+++ ROWS +++
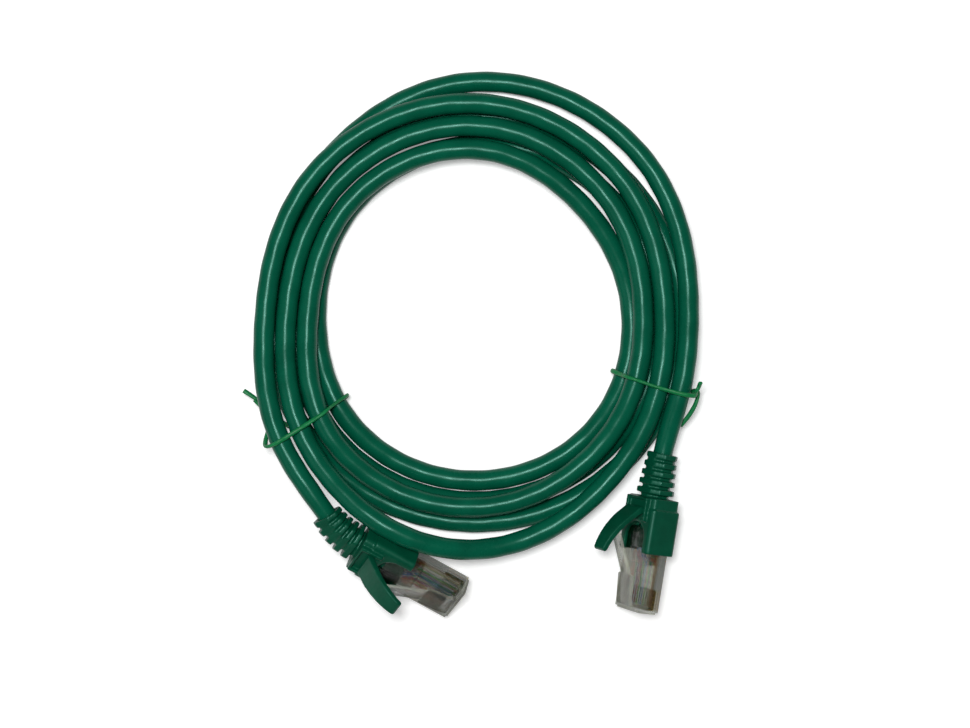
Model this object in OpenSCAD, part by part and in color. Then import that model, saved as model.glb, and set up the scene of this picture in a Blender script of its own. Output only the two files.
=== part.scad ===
// Ethernet patch cable: a coiled, tied cord with an eight-contact plug and snagless boot at each end.
// Millimetres, +Z up. The origin is on the ground under the middle of the whole part.

/* [Cord] */
// Outer diameter of the jacket
jacket_d = 5.2; // [4.8:0.1:5.4]
// Wall of the jacket
jacket_wall = 0.7; // [0.5:0.05:0.9]
// Diameter over the bundle of twisted pairs inside the jacket
bundle_d = 3; // [2.4:0.1:3.2]
// Diameter of one insulated wire
wire_d = 0.9; // [0.8:0.02:0.96]
// Diameter of the bare copper conductor in a wire
copper_d = 0.5; // [0.4:0.02:0.6]

/* [Coil] */
// Height of the middle of the upper layer of turns over the lower one
layer_rise = 5.75; // [5.7:0.05:6.5]
// Extra height of the outermost turn where it passes over a plug
hump_rise = 6.4; // [4:0.2:7]

/* [Plug] */
// Width of the plug body
plug_w = 11.7; // [11.5:0.02:11.8]
// Height of the plug body without its latch
plug_h = 6.6; // [6.4:0.02:6.7]
// Length of the plug body
plug_l = 22.5; // [21:0.1:23.2]
// Spacing of the contacts
pitch = 1.02; // [1:0.01:1.04]
// Thickness of a contact blade
blade_t = 0.35; // [0.28:0.01:0.4]
// Length of a contact blade
blade_l = 5.4; // [4.6:0.1:5.8]
// Gap between a blade and its slot, on each side
blade_gap = 0.05; // [0.03:0.01:0.1]

/* [Latch] */
// Width of the latch between its locking shoulders
latch_w = 6; // [5.6:0.1:6.4]
// Width of the thumb end of the latch
thumb_w = 3.25; // [3:0.05:3.6]
// Thickness of the latch
latch_t = 1; // [0.8:0.05:1.2]
// Radius of the rounded root that the latch turns on
latch_root_r = 0.6; // [0.5:0.05:0.7]
// Gap under the root of the latch
latch_gap = 0.12; // [0.08:0.02:0.3]

/* [Boot] */
// Wall of the hood round the plug
hood_wall = 1.1; // [0.9:0.05:1.3]
// Distance of the front edge of the hood behind the nose of the plug
hood_front = 16; // [14.5:0.1:17]
// Distance of the rear end of the hood behind the nose of the plug
hood_rear = 30.9; // [29:0.1:33]
// Length of the ribbed strain relief
relief_l = 12; // [10:0.5:14]
// Number of ribs on the strain relief
rib_count = 5; // [4:1:6]
// Share of each rib pitch that the rib itself takes
rib_share = 0.6; // [0.5:0.05:0.7]
// Width and height of the rib next to the hood
rib_size = [10.4, 8];
// Width and height of the rib next to the cord
rib_end_size = [8.4, 7.2];
// Gap between the boot and what it holds
boot_gap = 0.15; // [0.1:0.05:0.3]

/* [Lever] */
// Width of the lever at its free end, over the latch
lever_w = 4; // [3.2:0.1:4.6]
// Width of the lever at its root
lever_root_w = 7; // [6:0.1:8]
// Thickness of the lever
lever_t = 1.5; // [1.2:0.1:1.7]
// Radius of the rounded root that the lever turns on
lever_root_r = 0.9; // [0.7:0.05:1]

/* [Ties] */
// Diameter of a twist tie over its plastic cover
tie_d = 0.9; // [0.7:0.05:1]
// Gap between a tie and the cord
tie_gap = 0.3; // [0.2:0.05:0.4]

/* [Hidden] */
// The middle of the coil, as seen from the origin
ring_x = 1.36;
ring_y = 8.07;

// Where each turn lies at eight stations, a station every 45 degrees clockwise from 225 degrees:
// distance from the middle of the coil, in mm. The cord spirals in on the upper layer, goes down
// on the right, and spirals out again on the lower layer.
turn_r = [
    [64.0, 56.8, 57.8, 57.0, 53.9, 50.8, 56.1, 63.0],
    [58.2, 51.0, 51.4, 50.9, 47.6, 45.0, 48.6, 51.9],
    [51.5, 45.2, 45.6, 44.6, 41.2, 42.2, 44.6, 45.0],
    [45.1, 43.5, 45.2, 46.3, 48.3, 49.9, 50.6, 50.7],
    [50.9, 49.5, 52.2, 54.0, 54.6, 55.9, 56.6, 56.4],
    [56.7, 55.4, 58.2, 63.5, 62.2, 57.3, 61.0]
];
// Height of each turn over the lower layer at the same stations, as a share of layer_rise
turn_z = [
    [1.4, 1.1, 1.0, 1.0, 1.0, 1.0, 1.1, 1.3],
    [1.3, 1.0, 1.0, 1.0, 1.0, 1.0, 1.0, 1.0],
    [1.0, 1.0, 1.0, 1.05, 0.7, 0.08, 0.0, 0.0],
    [0.0, 0.0, 0.0, 0.0, 0.0, 0.0, 0.0, 0.0],
    [0.0, 0.0, 0.0, 0.0, 0.0, 0.0, 0.0, 0.0],
    [0.0, 0.0, 0.0, 0.0, 0.5, 1.0, 1.1]
];
first_angle = 225;
station_step = 45;
rings_per_turn = 24;
ring_step = 360 / rings_per_turn;
rings_per_station = station_step / ring_step;
coil_first = 1;
coil_last = 136;
coil_sides = 6;
flat_cut = jacket_d / 10;
low_z = jacket_d / 2 - flat_cut;
// the coil is lifted where a tie passes under it
tie_floor_gap = 0.25;
tie_lift = tie_d + tie_gap + flat_cut + tie_floor_gap;
tie_angles = [212.5, 338.5];
tie_spread = 32;
hump_angle = 249;
hump_spread = 34;
// the hump lies on the first turn and a little of the second
hump_turns = 1.2;
bore_d = jacket_d - 2 * jacket_wall;

station_r = [for (row = turn_r) each row];
station_z = [for (row = turn_z) each row];

// Smooth curve through a list of values, at place k + t
function at(list, k) = list[max(0, min(len(list) - 1, k))];
function smooth(list, k, t) =
    let (a = at(list, k - 1), b = at(list, k), c = at(list, k + 1), d = at(list, k + 2))
    0.5 * (2 * b + (c - a) * t + (2 * a - 5 * b + 4 * c - d) * t * t
        + (3 * b - a - 3 * c + d) * t * t * t);

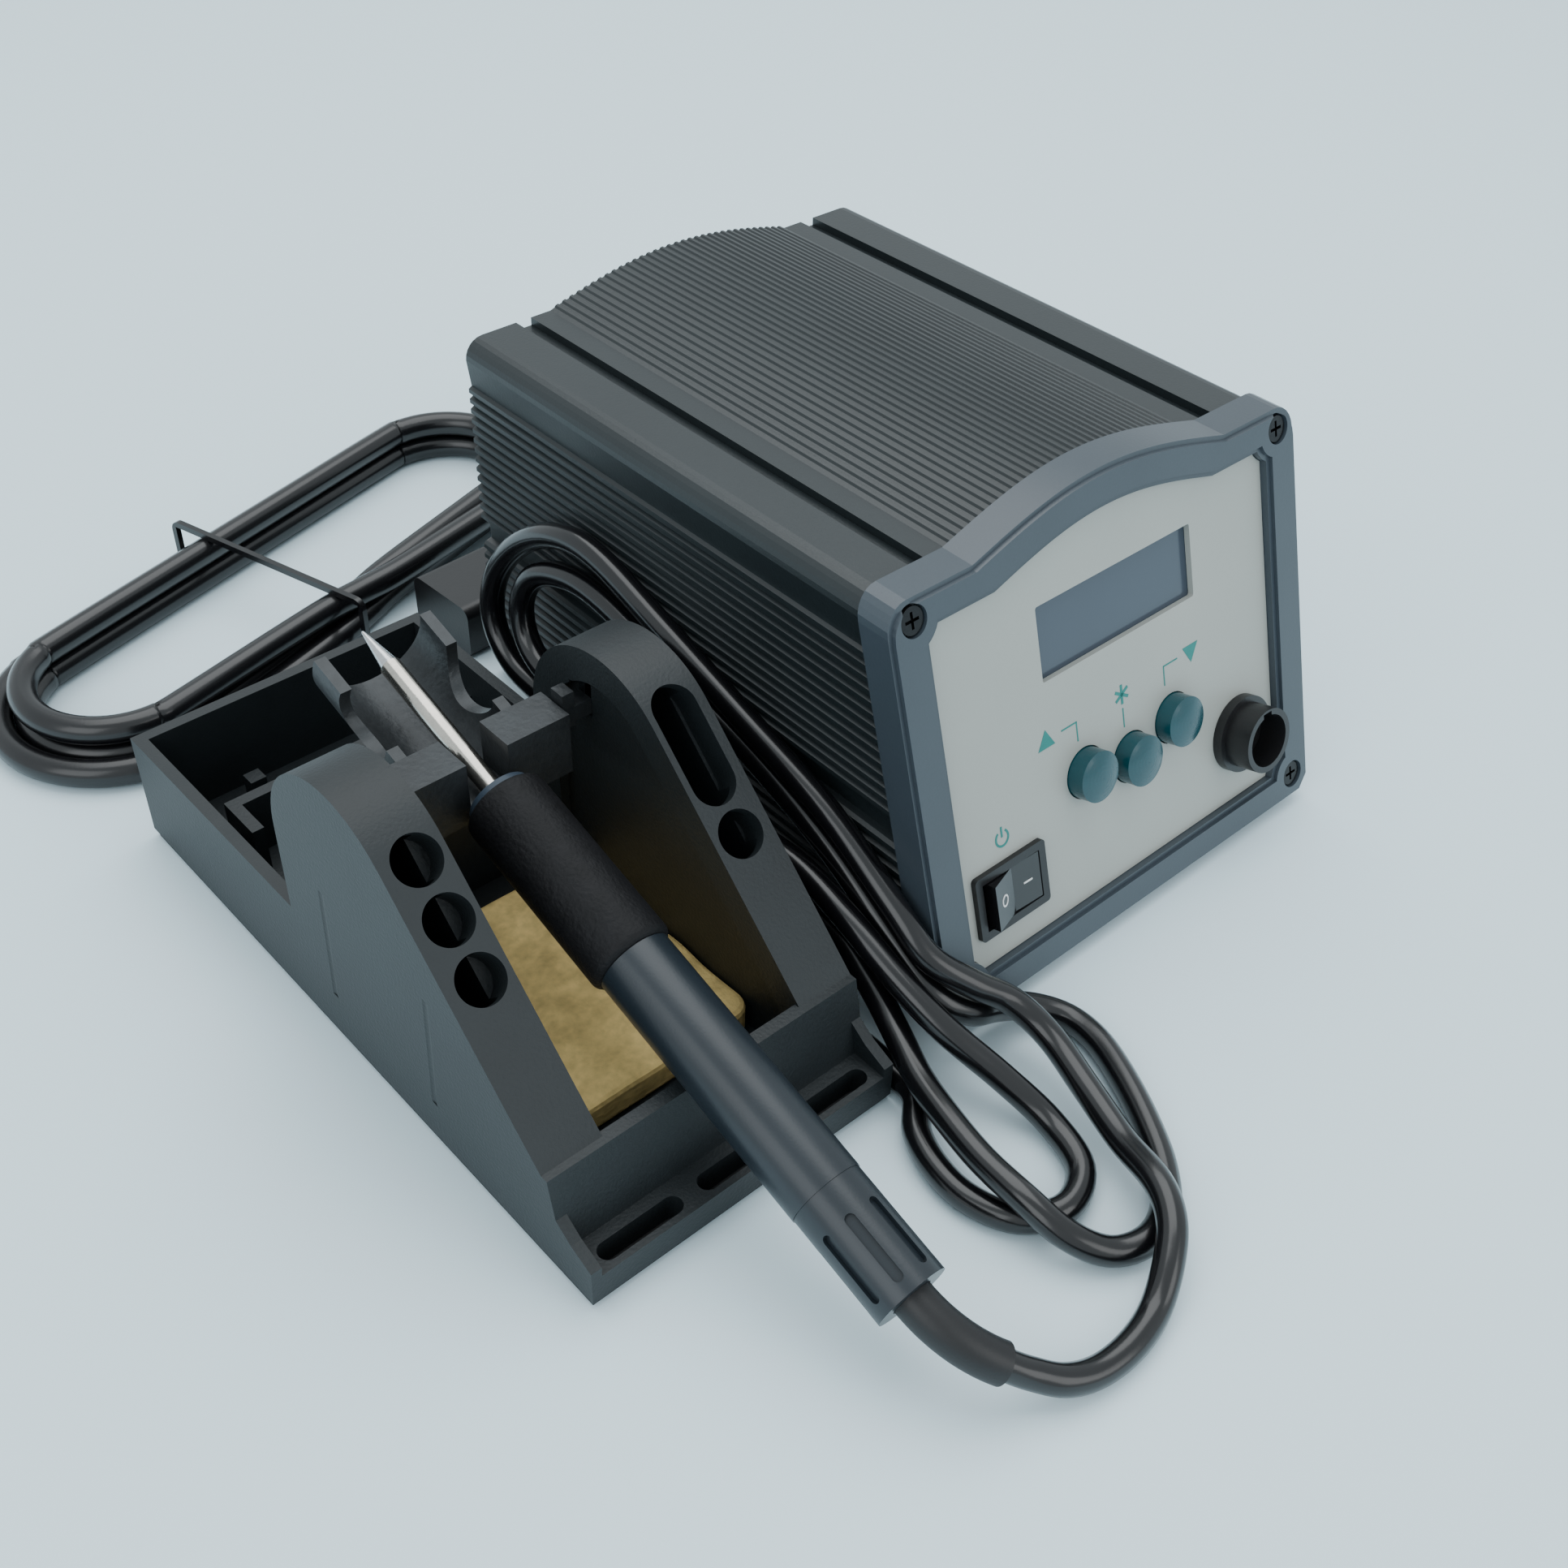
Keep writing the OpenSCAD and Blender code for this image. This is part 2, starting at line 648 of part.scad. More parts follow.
+++
Emit, unaltered, the lines from the top of the listing down through the line that holds "the whole part."; emit nothing else.

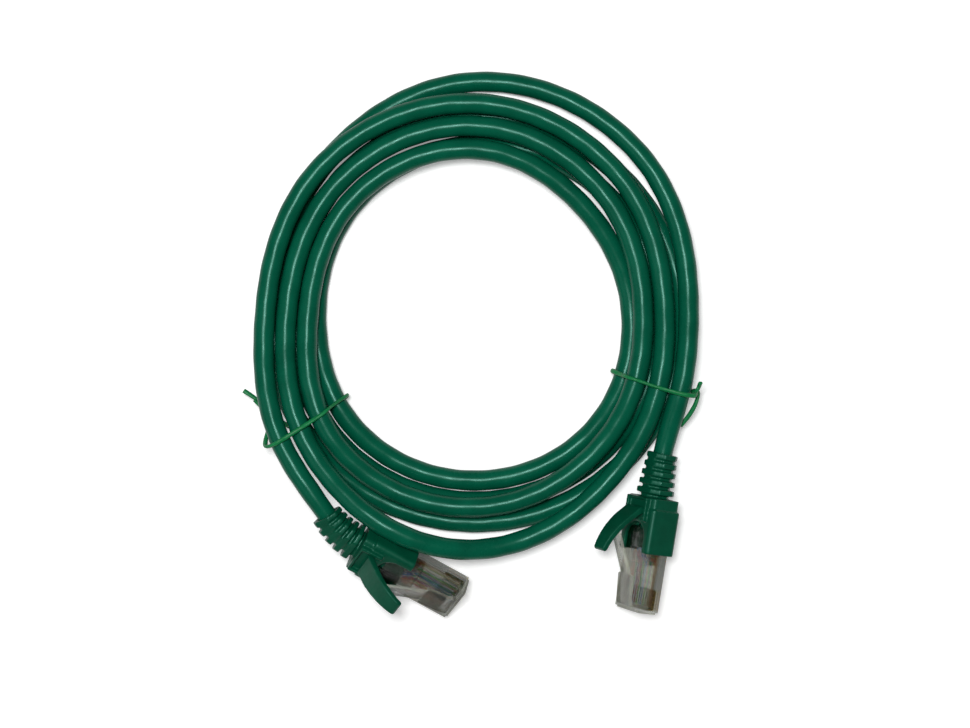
Model this object in OpenSCAD, part by part and in color. Then import that model, saved as model.glb, and set up the scene of this picture in a Blender script of its own. Output only the two files.
=== part.scad ===
// Ethernet patch cable: a coiled, tied cord with an eight-contact plug and snagless boot at each end.
// Millimetres, +Z up. The origin is on the ground under the middle of the whole part.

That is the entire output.